**The request**.
Repeat the listing below word for word, stopping after the line that contains "obj.select_set(True)".

**Collected material**.

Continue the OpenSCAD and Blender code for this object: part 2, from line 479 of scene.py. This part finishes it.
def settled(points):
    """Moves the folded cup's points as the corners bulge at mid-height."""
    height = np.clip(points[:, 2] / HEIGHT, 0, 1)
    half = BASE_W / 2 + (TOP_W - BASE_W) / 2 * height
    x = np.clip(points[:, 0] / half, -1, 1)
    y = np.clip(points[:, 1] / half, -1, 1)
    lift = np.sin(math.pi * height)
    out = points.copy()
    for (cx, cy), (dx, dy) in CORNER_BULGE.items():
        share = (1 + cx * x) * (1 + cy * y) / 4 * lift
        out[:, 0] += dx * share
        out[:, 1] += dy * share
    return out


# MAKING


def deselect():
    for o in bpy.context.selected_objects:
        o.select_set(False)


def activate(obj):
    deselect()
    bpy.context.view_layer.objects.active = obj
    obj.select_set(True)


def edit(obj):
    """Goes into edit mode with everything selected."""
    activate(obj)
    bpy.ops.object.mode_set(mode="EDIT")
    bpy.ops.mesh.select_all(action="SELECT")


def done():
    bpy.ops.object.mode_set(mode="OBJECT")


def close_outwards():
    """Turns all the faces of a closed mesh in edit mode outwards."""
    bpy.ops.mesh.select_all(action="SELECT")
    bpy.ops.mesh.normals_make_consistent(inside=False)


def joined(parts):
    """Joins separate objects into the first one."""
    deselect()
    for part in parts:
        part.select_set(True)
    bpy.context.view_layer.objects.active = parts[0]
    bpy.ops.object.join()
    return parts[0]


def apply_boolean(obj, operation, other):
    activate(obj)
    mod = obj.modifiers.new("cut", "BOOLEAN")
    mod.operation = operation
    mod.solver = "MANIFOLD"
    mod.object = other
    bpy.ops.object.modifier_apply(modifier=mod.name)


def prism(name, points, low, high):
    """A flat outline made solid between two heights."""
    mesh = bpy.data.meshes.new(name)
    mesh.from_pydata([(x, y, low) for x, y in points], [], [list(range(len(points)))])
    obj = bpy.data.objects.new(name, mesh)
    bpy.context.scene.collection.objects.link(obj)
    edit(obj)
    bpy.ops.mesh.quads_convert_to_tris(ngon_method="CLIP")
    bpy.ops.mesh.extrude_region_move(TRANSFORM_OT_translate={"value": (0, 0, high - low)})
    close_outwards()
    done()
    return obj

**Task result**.
Continue the OpenSCAD and Blender code for this object: part 2, from line 479 of scene.py. This part finishes it.
def settled(points):
    """Moves the folded cup's points as the corners bulge at mid-height."""
    height = np.clip(points[:, 2] / HEIGHT, 0, 1)
    half = BASE_W / 2 + (TOP_W - BASE_W) / 2 * height
    x = np.clip(points[:, 0] / half, -1, 1)
    y = np.clip(points[:, 1] / half, -1, 1)
    lift = np.sin(math.pi * height)
    out = points.copy()
    for (cx, cy), (dx, dy) in CORNER_BULGE.items():
        share = (1 + cx * x) * (1 + cy * y) / 4 * lift
        out[:, 0] += dx * share
        out[:, 1] += dy * share
    return out


# MAKING


def deselect():
    for o in bpy.context.selected_objects:
        o.select_set(False)


def activate(obj):
    deselect()
    bpy.context.view_layer.objects.active = obj
    obj.select_set(True)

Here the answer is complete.